Career Tracks: Rejecting Transfer, Ex-Banker Found a New World

Three years ago, Amsterdam-based Rabobank offered Hugo Steensma, head of its North American operation, a career opportunity in Singapore.

Mr. Steensma, 56, said thanks but no thanks.

Instead of heading east, he moved west - from New York to Sonoma, Calif., to start up Sonoma International Capital Associates Inc. The investment partnership targets promising food and agribusiness companies.

The choice Mr. Steensma faced parallels that of hundreds, if not thousands, of senior executives at banks that have merged, downsized, or shifted priorities.

Like others, Mr. Steensma had to decide whether to accept a post others had decided on for him, or to strike out on his own.

"We are living in an information-driven, systems-driven age," Mr. Steensma said. "There are simply too many banks out there, and the reality is that companies will ask you to move on. But once you get out from under the corporate security blanket, you'll find there are an awful lot of things you can do."

Besides, he added, "people are much more creative than they know, and they'll always find a way to make ends meet."

The Dutch-born former banker is making a success of his new career in Sonoma, an area famed for its vineyards.

Drawing on his experience at Rabobank, a major lender to agribusinesses, his partnership focuses on raising equity for companies with $25 million to $250 million of annual sales - as he puts it, companies "that stay under the radar screen and don't get picked over."

Most are privately owned and have a recognizable identity but need extra capital and are not quite ready to go public.

Since starting the company, he has brought in some impressive partners. One is Robert D. Cook, former chief executive of Dole Foods Co. Others include James L. Rainy Jr., ex-president and CEO at Kansas City-based Farmland Industries, the largest agricultural supply cooperative and a major food processor; and James A. Schlindwein, former executive vice president for procurement at Sysco, a Houston-based restaurant and hotel supply company.

"We try to identify attractive investment opportunities and invest for ourselves and others, including institutional investors," he said. Ultimately, he added, the group plans to manage a fund for such investments.

Tall and courtly, Mr. Steensma expressed no bitterness at having his corporate career abrubtly curtailed after 27 years in banking, during which he built Rabobank's U.S. operation. That operation got its start in a New York hotel room just over a decade ago and grew into a $12 billion-asset enterprise.

The important thing, once you must leave, is to decide what you like and want to do and "trust in your own skills and capabilities," Mr. Steensma said.

More bankers, he predicted, will wind up at the same crossroads. "Everyone faces the question of how long do you want to continue to do the same thing," he said.

"I think a lot us have realized that there is a bigger world out there than commercial banking," Mr. Steensma said, "so the question really is what do you want to do."

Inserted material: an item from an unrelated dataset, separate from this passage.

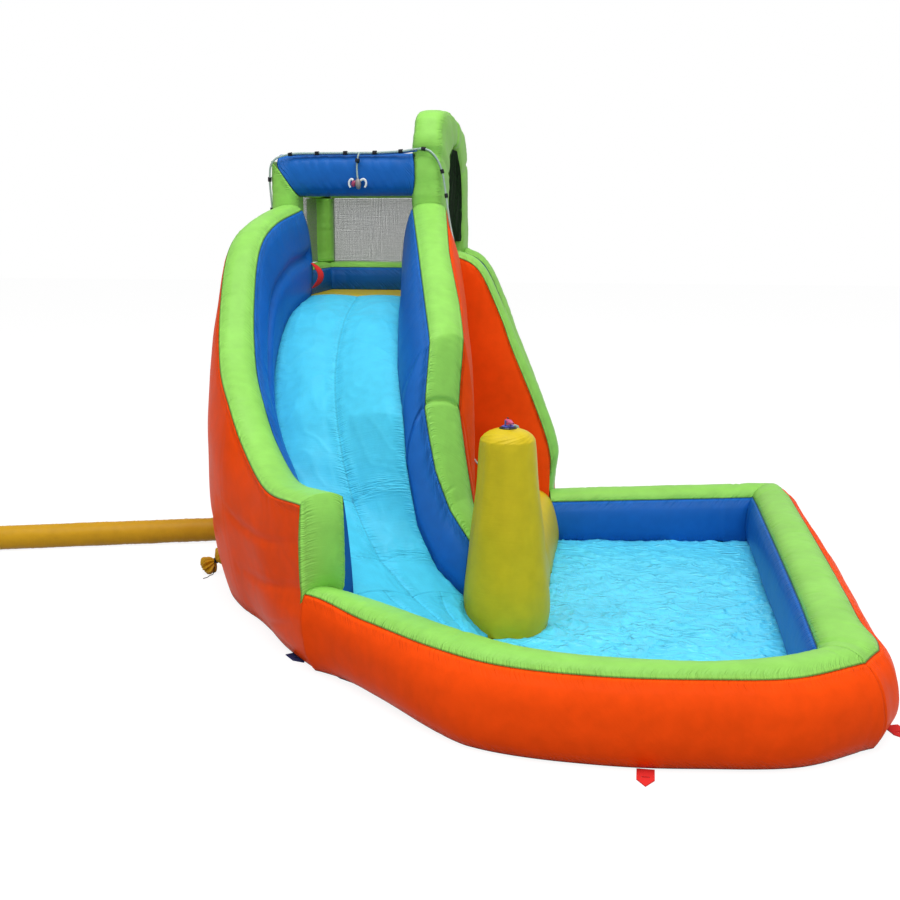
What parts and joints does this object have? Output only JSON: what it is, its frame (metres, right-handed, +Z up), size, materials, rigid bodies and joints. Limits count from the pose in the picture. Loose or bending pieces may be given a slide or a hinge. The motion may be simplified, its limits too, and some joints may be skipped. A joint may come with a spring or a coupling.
{
  "type": "inflatable water park",
  "caption": "Inflatable water park with a bending slide between bowed walls, a tower with a netted arch, a climbing ramp, a splash pool and a water cannon on a column.",
  "frame": {"origin": "on the ground, in the middle of the footprint", "axes": "+Z up, -Y towards the viewer, +X to the viewer's right, from the slide to the pool"},
  "size_m": [4.9215, 4.2857, 2.5947],
  "materials": {
    "green_fabric": "coated inflatable fabric, satin",
    "orange_fabric": "coated inflatable fabric, satin",
    "blue_fabric": "coated inflatable fabric, satin",
    "aqua_fabric": "coated inflatable fabric, glossy when wet",
    "yellow_fabric": "coated inflatable fabric, satin",
    "navy_fabric": "heavy coated fabric, satin",
    "grey_net": "knotless netting",
    "dark_net": "fine netting",
    "black_webbing": "woven webbing",
    "red_webbing": "woven webbing",
    "navy_webbing": "woven webbing",
    "hose_pvc": "clear flexible hose",
    "black_plastic": "moulded",
    "purple_plastic": "moulded, glossy",
    "pink_plastic": "moulded, glossy"
  },
  "bodies": {
    "water_park": {"back_beam": "green_fabric", "back_left_post": "green_fabric", "back_net": "grey_net", "base_sheet": "navy_fabric", "cannon_column": "yellow_fabric", "cannon_pad": "black_plastic", "climbing_loops": "black_webbing", "deflation_sleeve": "yellow_fabric", "entrance_arch": "green_fabric", "front_anchor_tab": "red_webbing", "front_beam": "blue_fabric", "front_left_post": "green_fabric", "grab_handle": "red_webbing", "inflation_duct": "yellow_fabric", "left_anchor_tab": "navy_webbing", "left_beam": "green_fabric", "left_net": "grey_net", "parapet_inner": "blue_fabric", "parapet_top": "green_fabric", "platform_deck": "yellow_fabric", "pool_back_inner": "blue_fabric", "pool_back_outer": "orange_fabric", "pool_back_top": "green_fabric", "pool_floor": "aqua_fabric", "pool_front_inner": "blue_fabric", "pool_front_outer": "orange_fabric", "pool_front_top": "green_fabric", "pool_left_wall": "yellow_fabric", "pool_right_inner": "blue_fabric", "pool_right_outer": "orange_fabric", "pool_right_top": "green_fabric", "ramp_back_inner": "blue_fabric", "ramp_back_outer": "orange_fabric", "ramp_back_top": "green_fabric", "ramp_bed": "yellow_fabric", "ramp_front_inner": "blue_fabric", "ramp_front_outer": "orange_fabric", "ramp_front_top": "green_fabric", "right_anchor_tab": "red_webbing", "slide_bed": "aqua_fabric", "slide_left_end": "green_fabric", "slide_left_inner": "blue_fabric", "slide_left_outer": "orange_fabric", "slide_left_top": "green_fabric", "slide_right_inner": "blue_fabric", "slide_right_outer": "orange_fabric", "slide_right_top": "green_fabric", "slide_runout": "aqua_fabric", "slide_web": "blue_fabric", "spray_nozzle": "black_plastic", "sprinkler_hose": "hose_pvc", "strap_tape": "black_webbing", "tower_outer": "orange_fabric", "tower_right_side": "orange_fabric", "tower_web": "blue_fabric"},
    "cannon_swivel": {"cannon_ring": "purple_plastic"},
    "cannon_nozzle": {"cannon_barrel": "pink_plastic"},
    "thumb_lever": {"cannon_trigger": "black_plastic"},
    "entrance_flap": {"entrance_net": "dark_net"},
    "hose_nut": {"hose_coupling": "black_plastic"}
  },
  "joints": [
    {"name": "cannon_pan", "type": "hinge", "parent": "water_park", "child": "cannon_swivel", "pos_m": [0.785, -0.63, 0.9906], "axis": [0, 0, 1], "range_deg": [-150, 150]},
    {"name": "cannon_tilt", "type": "hinge", "parent": "cannon_swivel", "child": "cannon_nozzle", "pos_m": [0.785, -0.63, 1.0146], "axis": [-0.8829, -0.4695, 0], "range_deg": [-10, 25]},
    {"name": "cannon_trigger_press", "type": "hinge", "parent": "cannon_nozzle", "child": "thumb_lever", "pos_m": [0.78688, -0.63353, 1.0282], "axis": [-0.8829, -0.4695, 0], "range_deg": [0, 9], "stiffness_Nm_per_rad": 0.02, "springref_deg": -17.19},
    {"name": "entrance_flap_swing", "type": "hinge", "parent": "water_park", "child": "entrance_flap", "pos_m": [0.1747, 1.54, 2.371], "axis": [0, 1, 0], "range_deg": [-75, 0]},
    {"name": "hose_nut_turn", "type": "hinge", "parent": "water_park", "child": "hose_nut", "pos_m": [-0.945, 1.32, 1.16], "axis": [0.0103, 0.0412, -0.9991], "continuous": true}
  ]
}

When it comes to that, he added, the key is "to leverage your experience, knowledge, and contacts."

Since launching Sonoma International, Mr. Steensma said, he has also experienced an intangible, unquantifiable but still large measure of intellectual satisfaction from having reorganized his life and built up something on his own.

"It's a significantly more enjoyable life," Mr. Steensma said. "Even if I'm busy, I don't have the corporate pressure and the incredible focus on corporate politics."

Would he have stayed if Rabobank hadn't asked him to move?

"I probably would have stayed on for a while," he reflected. "But eventually, I would have left anyway."